- [Raw data]:
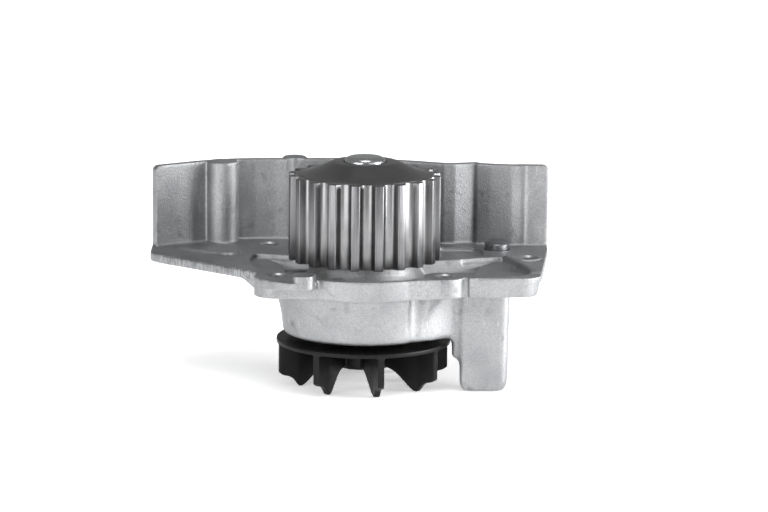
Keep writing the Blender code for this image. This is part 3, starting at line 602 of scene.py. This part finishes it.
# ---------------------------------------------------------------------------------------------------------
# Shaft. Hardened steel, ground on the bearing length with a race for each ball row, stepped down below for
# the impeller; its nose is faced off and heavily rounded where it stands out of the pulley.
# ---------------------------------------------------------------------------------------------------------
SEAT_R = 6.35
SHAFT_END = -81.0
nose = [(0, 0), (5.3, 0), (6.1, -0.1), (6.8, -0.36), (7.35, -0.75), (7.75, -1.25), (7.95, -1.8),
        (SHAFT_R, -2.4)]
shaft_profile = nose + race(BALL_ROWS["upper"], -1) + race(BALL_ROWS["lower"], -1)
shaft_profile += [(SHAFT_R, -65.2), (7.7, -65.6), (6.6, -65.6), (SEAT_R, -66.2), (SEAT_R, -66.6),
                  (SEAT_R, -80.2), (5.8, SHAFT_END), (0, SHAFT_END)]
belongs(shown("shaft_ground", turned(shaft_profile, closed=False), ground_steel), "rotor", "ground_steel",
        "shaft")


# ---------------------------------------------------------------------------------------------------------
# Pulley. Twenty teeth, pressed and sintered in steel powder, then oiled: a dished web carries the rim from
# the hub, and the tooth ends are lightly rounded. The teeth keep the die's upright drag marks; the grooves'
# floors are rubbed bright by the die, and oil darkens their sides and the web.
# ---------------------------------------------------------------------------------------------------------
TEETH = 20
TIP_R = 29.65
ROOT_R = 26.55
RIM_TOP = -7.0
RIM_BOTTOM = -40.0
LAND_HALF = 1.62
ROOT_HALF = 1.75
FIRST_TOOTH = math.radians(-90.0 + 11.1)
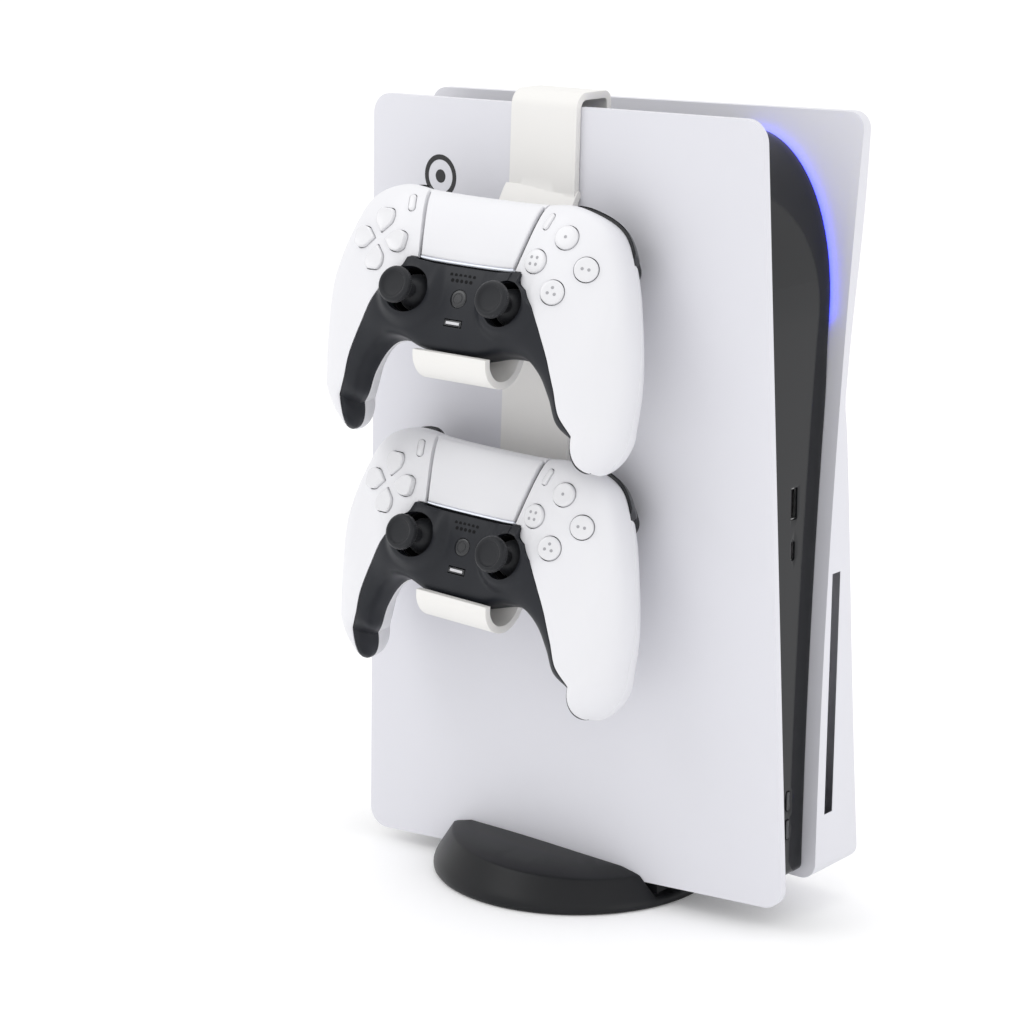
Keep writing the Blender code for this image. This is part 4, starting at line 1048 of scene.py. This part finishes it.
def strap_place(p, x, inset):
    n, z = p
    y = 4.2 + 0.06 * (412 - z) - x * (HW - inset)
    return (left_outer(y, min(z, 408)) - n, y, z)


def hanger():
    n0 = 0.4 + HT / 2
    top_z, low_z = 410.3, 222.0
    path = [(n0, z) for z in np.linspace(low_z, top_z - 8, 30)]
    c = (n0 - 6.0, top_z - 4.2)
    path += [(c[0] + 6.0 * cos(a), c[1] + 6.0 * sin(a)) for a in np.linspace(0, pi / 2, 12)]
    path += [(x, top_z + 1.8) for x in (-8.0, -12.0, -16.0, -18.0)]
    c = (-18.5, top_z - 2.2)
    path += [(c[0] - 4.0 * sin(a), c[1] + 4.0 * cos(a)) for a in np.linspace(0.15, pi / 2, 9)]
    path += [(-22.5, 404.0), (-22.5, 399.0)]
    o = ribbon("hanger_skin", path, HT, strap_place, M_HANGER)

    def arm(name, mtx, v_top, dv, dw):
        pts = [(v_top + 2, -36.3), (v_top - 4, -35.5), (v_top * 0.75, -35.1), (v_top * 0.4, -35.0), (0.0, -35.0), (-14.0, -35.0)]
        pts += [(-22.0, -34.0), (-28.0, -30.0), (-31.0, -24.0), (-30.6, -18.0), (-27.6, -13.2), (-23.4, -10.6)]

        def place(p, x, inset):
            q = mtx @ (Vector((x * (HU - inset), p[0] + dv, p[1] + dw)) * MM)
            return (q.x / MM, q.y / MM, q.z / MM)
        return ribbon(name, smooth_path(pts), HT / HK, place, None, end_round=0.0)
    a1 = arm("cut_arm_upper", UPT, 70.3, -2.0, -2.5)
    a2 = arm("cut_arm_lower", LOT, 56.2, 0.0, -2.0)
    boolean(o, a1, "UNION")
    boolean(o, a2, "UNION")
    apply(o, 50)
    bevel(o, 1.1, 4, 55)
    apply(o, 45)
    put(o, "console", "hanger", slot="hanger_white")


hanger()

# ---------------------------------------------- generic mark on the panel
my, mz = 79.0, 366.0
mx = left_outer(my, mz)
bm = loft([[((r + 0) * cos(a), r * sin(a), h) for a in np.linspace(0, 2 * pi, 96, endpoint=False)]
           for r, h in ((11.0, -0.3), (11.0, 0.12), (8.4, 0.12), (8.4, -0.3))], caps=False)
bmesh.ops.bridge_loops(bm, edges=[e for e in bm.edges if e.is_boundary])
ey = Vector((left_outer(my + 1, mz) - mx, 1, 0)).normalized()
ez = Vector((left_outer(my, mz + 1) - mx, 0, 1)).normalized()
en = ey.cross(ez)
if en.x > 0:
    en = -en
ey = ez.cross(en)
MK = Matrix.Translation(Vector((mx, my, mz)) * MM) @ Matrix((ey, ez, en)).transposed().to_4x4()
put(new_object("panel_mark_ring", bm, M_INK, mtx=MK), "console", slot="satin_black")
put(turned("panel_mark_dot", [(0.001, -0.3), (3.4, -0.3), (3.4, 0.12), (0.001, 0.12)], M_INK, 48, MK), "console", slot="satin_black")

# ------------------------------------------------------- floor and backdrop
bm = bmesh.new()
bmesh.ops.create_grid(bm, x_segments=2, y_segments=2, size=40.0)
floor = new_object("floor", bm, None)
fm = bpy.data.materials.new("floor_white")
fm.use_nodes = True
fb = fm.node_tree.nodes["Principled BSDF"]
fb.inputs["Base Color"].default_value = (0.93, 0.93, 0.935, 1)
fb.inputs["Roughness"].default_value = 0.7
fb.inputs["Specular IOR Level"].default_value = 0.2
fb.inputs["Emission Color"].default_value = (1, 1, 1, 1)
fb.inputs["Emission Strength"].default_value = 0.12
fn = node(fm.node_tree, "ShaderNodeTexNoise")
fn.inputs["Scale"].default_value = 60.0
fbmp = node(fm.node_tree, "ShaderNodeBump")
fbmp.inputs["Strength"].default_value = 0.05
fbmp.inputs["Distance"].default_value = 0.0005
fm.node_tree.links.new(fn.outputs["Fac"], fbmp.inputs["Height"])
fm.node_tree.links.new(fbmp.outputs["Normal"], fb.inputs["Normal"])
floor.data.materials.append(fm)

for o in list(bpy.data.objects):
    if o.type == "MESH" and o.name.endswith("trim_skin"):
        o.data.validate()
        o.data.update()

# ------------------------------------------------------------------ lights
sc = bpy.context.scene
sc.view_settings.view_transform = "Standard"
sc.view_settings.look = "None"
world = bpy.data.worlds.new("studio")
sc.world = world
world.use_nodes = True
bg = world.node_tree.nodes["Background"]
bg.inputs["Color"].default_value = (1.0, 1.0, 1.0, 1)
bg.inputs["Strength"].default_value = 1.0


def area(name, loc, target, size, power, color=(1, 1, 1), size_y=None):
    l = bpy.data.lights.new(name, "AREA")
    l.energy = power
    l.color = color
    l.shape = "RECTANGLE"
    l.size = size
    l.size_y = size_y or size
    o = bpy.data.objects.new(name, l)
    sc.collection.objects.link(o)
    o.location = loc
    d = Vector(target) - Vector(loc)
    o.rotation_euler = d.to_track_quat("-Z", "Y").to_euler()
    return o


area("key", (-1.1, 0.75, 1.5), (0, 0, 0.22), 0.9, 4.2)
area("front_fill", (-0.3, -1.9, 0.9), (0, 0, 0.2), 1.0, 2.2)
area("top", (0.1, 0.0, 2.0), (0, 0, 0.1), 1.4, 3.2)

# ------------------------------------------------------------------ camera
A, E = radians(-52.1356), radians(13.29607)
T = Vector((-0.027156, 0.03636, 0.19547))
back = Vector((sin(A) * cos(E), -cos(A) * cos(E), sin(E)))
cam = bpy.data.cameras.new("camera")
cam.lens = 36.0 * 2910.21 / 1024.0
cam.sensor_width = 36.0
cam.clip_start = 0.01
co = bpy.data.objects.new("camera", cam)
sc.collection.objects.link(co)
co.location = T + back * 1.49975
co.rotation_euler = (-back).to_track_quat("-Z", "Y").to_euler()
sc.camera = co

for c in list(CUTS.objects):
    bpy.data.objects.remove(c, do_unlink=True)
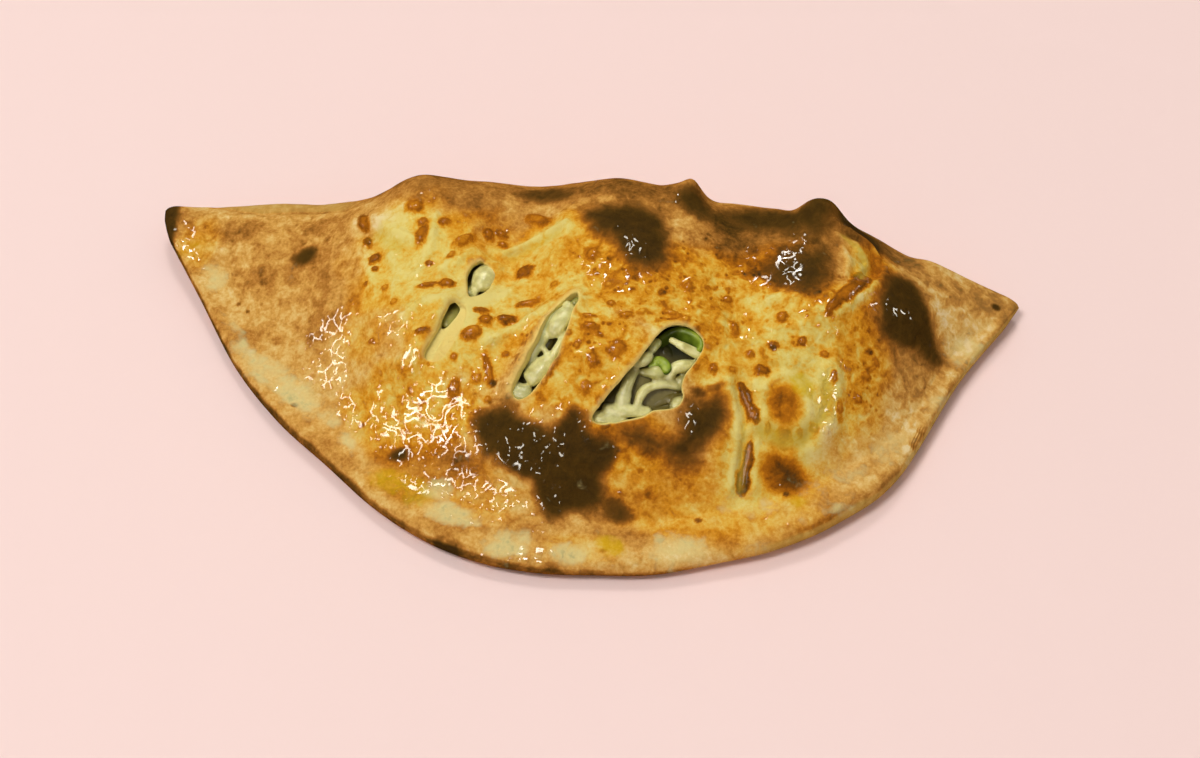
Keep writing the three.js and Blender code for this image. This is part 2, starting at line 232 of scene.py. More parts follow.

- [Directions]: Will you return exactly the lines above from the one with "1048 of scene.py. This part finishes it." down to the one with "return (left_outer(y, min(z, 408))", counting both as part of the range?

- [Full response]:
Keep writing the Blender code for this image. This is part 4, starting at line 1048 of scene.py. This part finishes it.
def strap_place(p, x, inset):
    n, z = p
    y = 4.2 + 0.06 * (412 - z) - x * (HW - inset)
    return (left_outer(y, min(z, 408)) - n, y, z)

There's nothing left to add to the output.